Wednesday, November 23, 2011

Solar projection

I made a little cardboard solar projection box for my 8" Coulter, and a mask to cover all but 2.9" of aperture.  I read a hint to put two holes in to get the resolution advantages of the aperture--I may try that one day.  Or I might open up more of the aperture and use IR-rejection film, though that may be risky for the eyepiece.

It's easy to point the scope at the sun--you just move the scope until the shadow of the tube is as small as possible.  For safety, I make sure all the observers are on the side of the telescope away from the eyepiece.

With a 27mm Kellner eyepiece, after I got things into focus, the box did show sunspots.  (Note that the big yellowish smudge on the right is glue on the inside of the box, rather than a solar feature.  I will have to stick in a clean piece of card paper there.)  The image was actually a little too bright to view comfortable.  The photo of the projected image worked, though, once I set the camera to minimum aperture and exposure time.  I need to make some registration marks on the projection screen, so that I can take two photos in the future, one with exposure for the bright disc and the other with exposure for the registration marks, and use the registration marks to undo the skewing you see in the photo.

The sunspot positions match those here.

The aperture mask was quite warm, but the eyepiece didn't seem to get hot.

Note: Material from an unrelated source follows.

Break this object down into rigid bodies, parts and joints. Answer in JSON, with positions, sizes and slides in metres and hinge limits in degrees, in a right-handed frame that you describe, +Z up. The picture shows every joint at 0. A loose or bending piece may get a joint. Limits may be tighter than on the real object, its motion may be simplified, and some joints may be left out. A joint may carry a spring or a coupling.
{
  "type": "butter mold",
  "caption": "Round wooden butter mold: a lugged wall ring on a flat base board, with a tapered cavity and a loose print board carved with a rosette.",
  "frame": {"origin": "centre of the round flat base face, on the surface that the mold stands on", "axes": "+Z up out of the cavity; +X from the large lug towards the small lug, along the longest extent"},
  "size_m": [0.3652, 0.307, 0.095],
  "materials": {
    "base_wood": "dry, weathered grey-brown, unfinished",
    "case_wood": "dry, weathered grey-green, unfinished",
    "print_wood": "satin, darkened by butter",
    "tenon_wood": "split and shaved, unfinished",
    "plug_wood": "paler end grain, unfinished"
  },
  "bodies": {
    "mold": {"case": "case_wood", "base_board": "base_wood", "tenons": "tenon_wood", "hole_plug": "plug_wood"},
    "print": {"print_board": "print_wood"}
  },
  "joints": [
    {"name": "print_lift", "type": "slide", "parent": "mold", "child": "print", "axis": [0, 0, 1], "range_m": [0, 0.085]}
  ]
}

Solar observing safety precautions: Do not look through the eyepiece.  Do not look at the sun naked-eye, either.  Stop down the aperture to prevent the eyepiece from shattering from the heat (which is a waste of an eyepiece, and might cause harm from flying shards), and push telescope away from the sun every couple of minutes to cool off.  Don't use an expensive eyepiece.  Never use the cheap solar filters that screw into the eyepiece.  They can shatter while you're viewing and the sunlight is then likely to blind you (and I had one as a kid that faded with time--it got less and less dark! fortunately, I never used it in the telescope).

2 comments:

  1. This is a neat way to do Solar observing, thanks for sharing! I was curious, what material did you use for the mask?